Last week’s murder of six and wounding of 14 in a Safeway parking lot in Tucson has led to a lot of discussion in both the blogoshere and the traditional press. Did heated political rhetoric in the media fuel the confrontation? Why didn’t the clearly erratic behavior of the alleged gunman tip-off authorities? I can speak from some experience in the latter case and feel that — for better or worse — teachers and administrators simply don’t extrapolate beyond their own social groups when assessing possible damaging behavior. I know I didn’t.

Thirty years ago I was teaching at Stanford University. One of my students was in a graduate program in the School of Education. He was, well, erratic at best. Both his attendance and his work were inconsistent. He either sulked in class or was prone to outbursts. Several of the women in the class told me he made them uncomfortable; he was too much in their faces and very aggressive about asking them out. Then one day he submitted a paper I had seen in the same class the year before.

Making women uncomfortable and being late or argumentative in class don’t cut to the heart of the educational process the way plagiarism does. The former are often issues of style and poor taste, but cheating is cheating, so I went to my department chairman for advice. He told me to continue as normal but privately confront the student and get him to rewrite the paper. Either that or we’d have to turn him in to the academic council, which would probably expel him for violating the Code of Conduct.

During the next class I asked him to stay after and speak with me. He didn’t. The class after that he came five minutes late and left five minutes early. This went on for a couple weeks so my chairman finally called the head of his program at the School of Education.

This was 30 years ago, remember, but those folks over in Education didn’t appear to know what they had on their hands, nor did they seem particularly inclined to learn about their problem student. He hadn’t seen his academic adviser in months. Weeks passed while they were doing what appeared to be nothing. Finally, two weeks to go in the term — two weeks before graduation for my student — the Ed School told him in a letter that they were kicking him out.

That’s when he finally showed up in my office. Some people smoked in offices back then and he was a smoker. I remember him, unkempt and nervous, unable to look me in the eye, sitting next to my desk smoking one cigarette after another using each to light the next. He could smoke an entire cigarette in about a minute, he was so nervous or high.

“Can’t you just give me a D? ” he pleaded.

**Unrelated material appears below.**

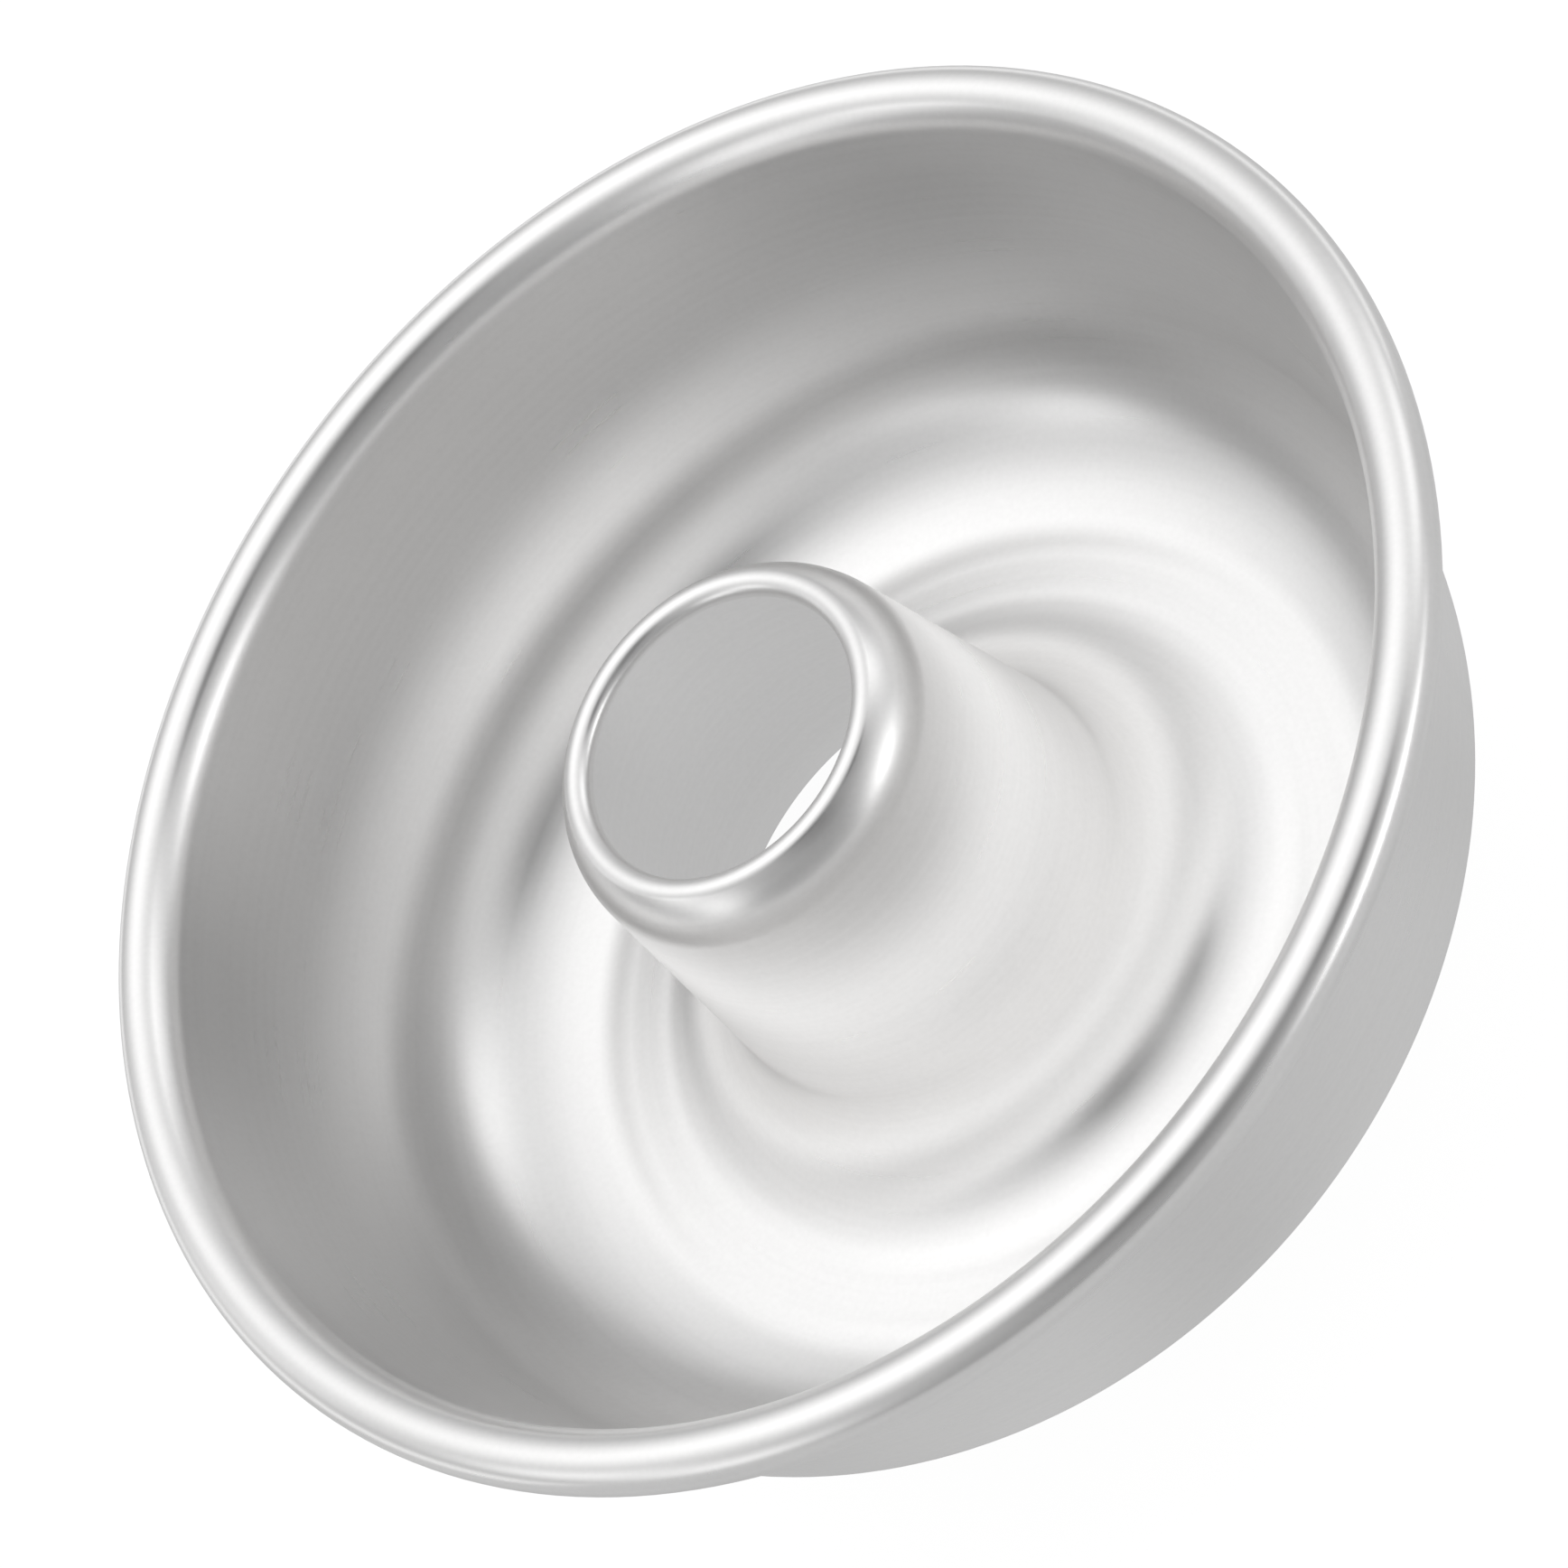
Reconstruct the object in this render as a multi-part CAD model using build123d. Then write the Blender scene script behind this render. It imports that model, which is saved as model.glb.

I told him a D was the best he could hope for, but only if he rewrote the paper to my satisfaction. I wanted to know, too, what his plans were after graduation? He was going to teach at a middle school. Was the school aware of his issues?

No.

I couldn’t see sending him alone into a crowd of teenage girls so I added to my conditions that he find a different job — one where they knew what they were getting.

A suitable internship was available and he took it. The paper was finally finished the night before graduation, and one more Stanford grad went out into the working world.

And about three months later he started writing me hate letters.

I had ruined his career and his life. I was responsible for his lack of success after Stanford. If I hadn’t been so demanding and unreasonable in my assignments he wouldn’t have had to cheat.

So I deserved to die.

About this time a Stanford math professor was killed by a former graduate student who found him working late in his office, killing him with a hammer. That former student didn’t really have much to do with the professor, as I recall. The professor just happened to be the department chair and therefore represented the institution, I guess. My buddy Kirk, who was Doug Engelbart’s research assistant at SRI, rented a room in the professor’s house and I remember him quickly harvesting his marijuana crop when the cops said they were coming over to interview him.

I worked late at night back then in creaky old Redwood Hall. Sitting there grading papers at midnight every sound seemed to be an unwanted footstep. The math professor didn’t get any hate mail, to my knowledge and here I was getting a letter nearly every week.

Then they stopped.

My former student had taken his life, parking his car in the middle of the Golden Gate Bridge and jumping to his death.

I felt only relief.

If there is a lesson here in the context of last week’s events in Tucson it’s that I thought of my student and that student’s career, I thought of the values of the university, I thought of the safety of those middle school students, and I thought about myself, but it never occurred to me that my problem student would get a gun and shoot 20 people in a Safeway parking lot, killing six.

It’s hard to think more than a step or two beyond our experience. The fact that the teachers and administrators at Pima Community College didn’t see their guy being a mass murderer shouldn’t be surprising. On the other hand I suppose that they — and I — played the odds to some degree.

Much of this comes down to not really knowing people. The Education School accepted my student not knowing what he was like, nor did they seem to put much effort into knowing him once he was there. They were incredulous that I even cared. So too this guy in Arizona. Maybe he had long been on this path but nobody knew it because nobody cared.

That’s the way it is with people who are pains in the ass, and all the more reason to know them best of all.